Après plusieurs mois d’internement les prisonniers sont de retour au Portugal. António Vassalo e Silva travaille durant au moins six mois à exposer à la Defesa Nacional le compte-rendu des événements. Le Gouvernement portugais se garde de porter l’affaire devant l’opinion alors qu’António Vassalo e Silva aimerait qu’elle bénéficie d’une plus large audience et ne soit pas traitée dans l’ombre. Le 22 mars 1963, un communiqué du Conselho de Ministrós est publié dans lequel on apprend que le général António Vassalo e Silva ainsi qu’un certain nombre d’officiers sont demitidos de l’armée de terre et de la marine tandis que d’autres sont reformados compulsivamente ou condamnés à une inactividade (seis meses).

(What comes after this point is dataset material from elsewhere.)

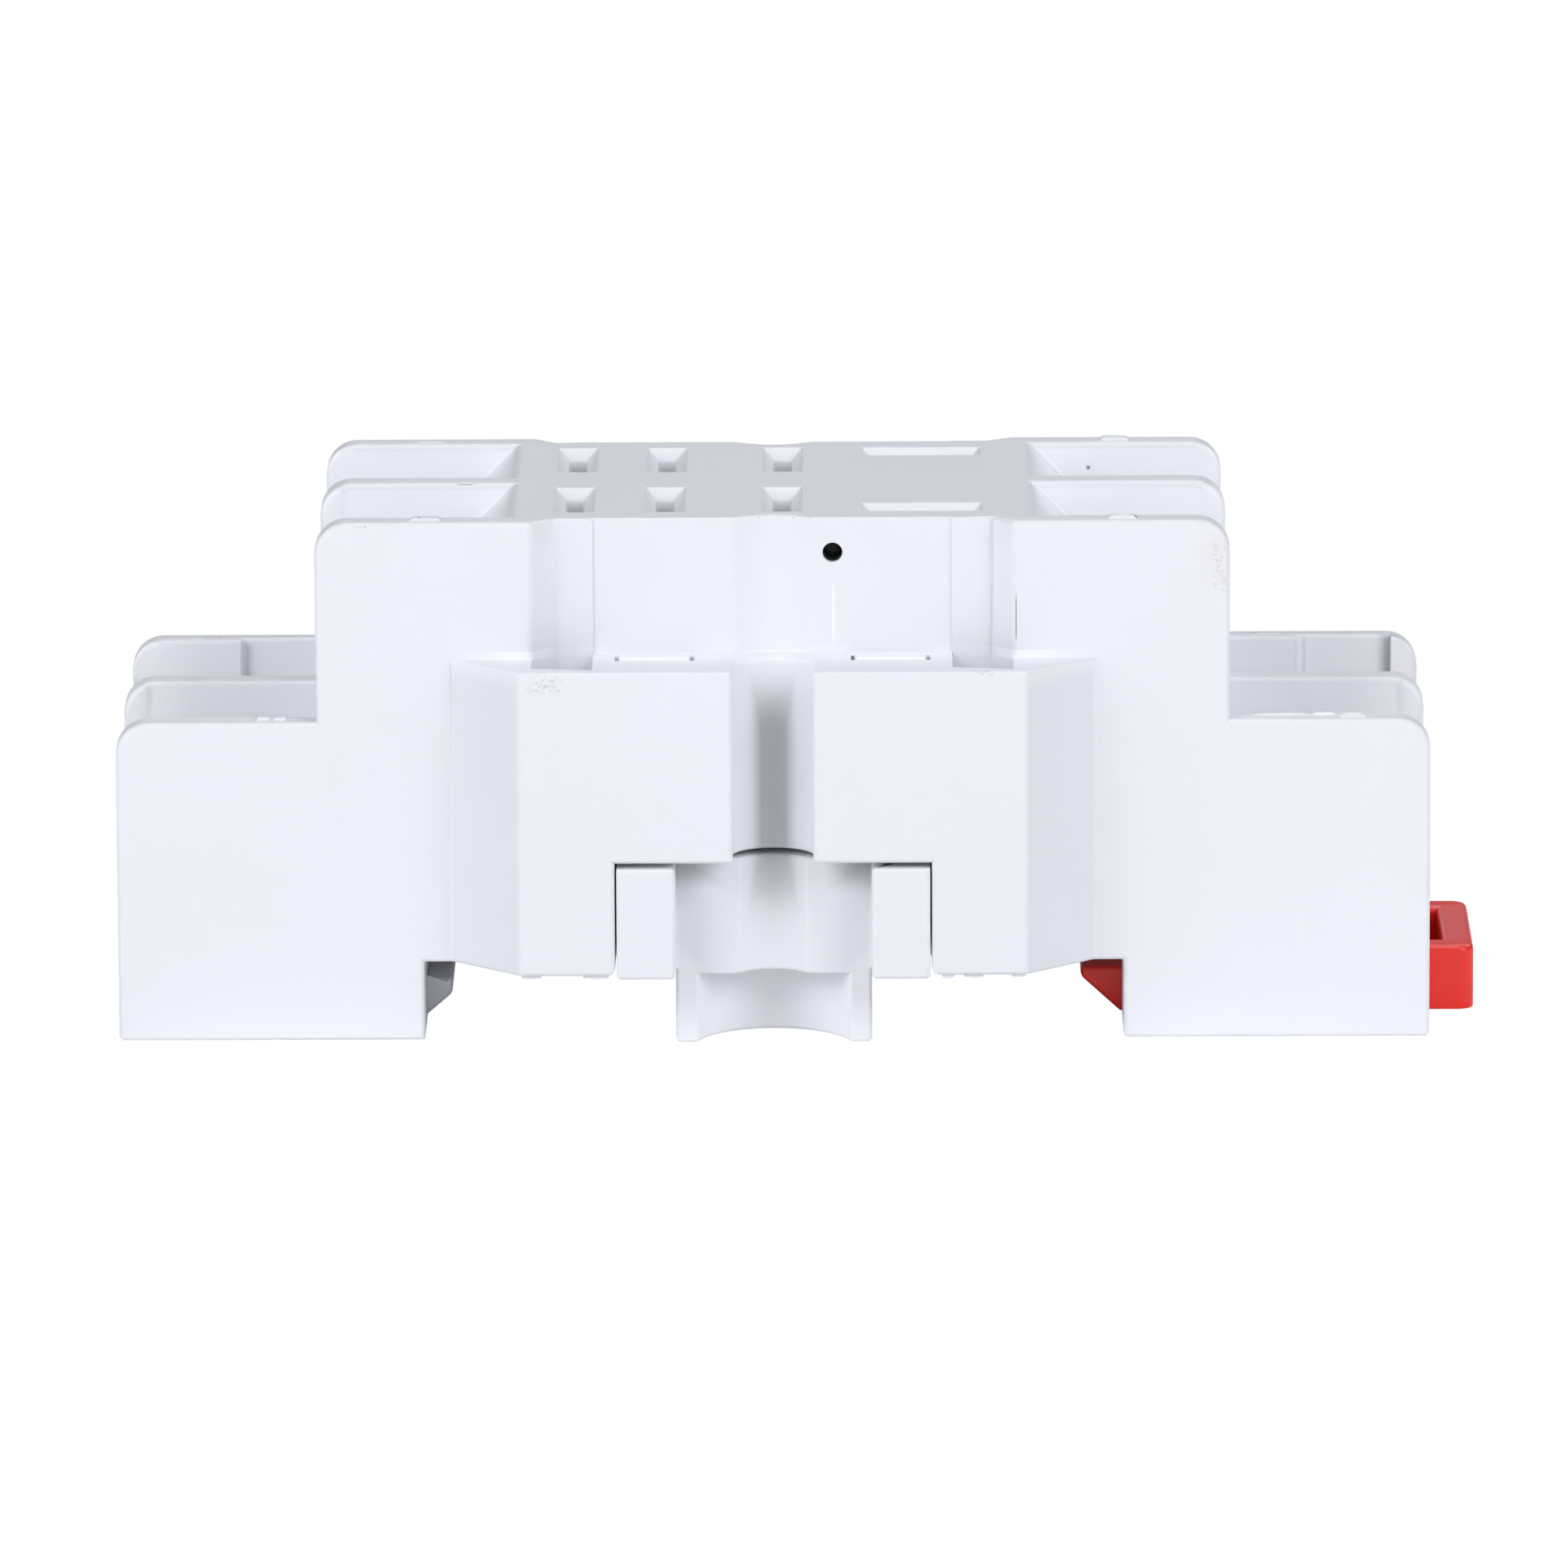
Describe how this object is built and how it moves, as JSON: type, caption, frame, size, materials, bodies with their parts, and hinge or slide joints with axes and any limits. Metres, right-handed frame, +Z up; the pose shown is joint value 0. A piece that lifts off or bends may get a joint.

C’est un coup très dur pour António Vassalo e Silva, homme de devoir, homme d’honneur au service de son pays durant quarante ans, un homme accusé de désobéissance et de manque d’efficacité opérationnelle selon plusieurs articles du Regulamento de Disciplina Militar. Les troupes portugaises ont strictement respecté le plan de défense mais face à la disproportion des forces et au manque de munitions et d’armement lourd (dont des canons de défense anti-aérienne), António Vassalo e Silva a préféré en toute conscience ignorer les tirades héroïques et les couplets moraux de Salazar et ne pas sacrifier inutilement la vie de ses hommes. Expulsé de l’armée, António Vassalo e Silva, un ingénieur de haut niveau et doté d’une solide expérience trouve sans peine un travail dans une entreprise de travaux publics. Entre 1961 et 1974, il ne cesse de présenter des recours et de réclamer justice. Ce n’est qu’en 1974, avec la chute de l’Estado Novo, qu’il commence à être écouté. En décembre 1974, un décret du Conselho dos Chefes dos Estados-Maiores das Forças Armadas est publié dans le Diário do Governo, décret par lequel les militaires condamnés sont réhabilités. Cette réhabilitation apaise António Vassalo e Silva. De nombreuses lettres de félicitation lui parviennent mais l’une d’elles le touche particulièrement, une lettre du Gouvernement indien qui l’invite à une visite officielle à Goa où il sera reçu avec tous les honneurs dus au rang qui avait été le sien, soit governador-geral do Estado Português da Índia.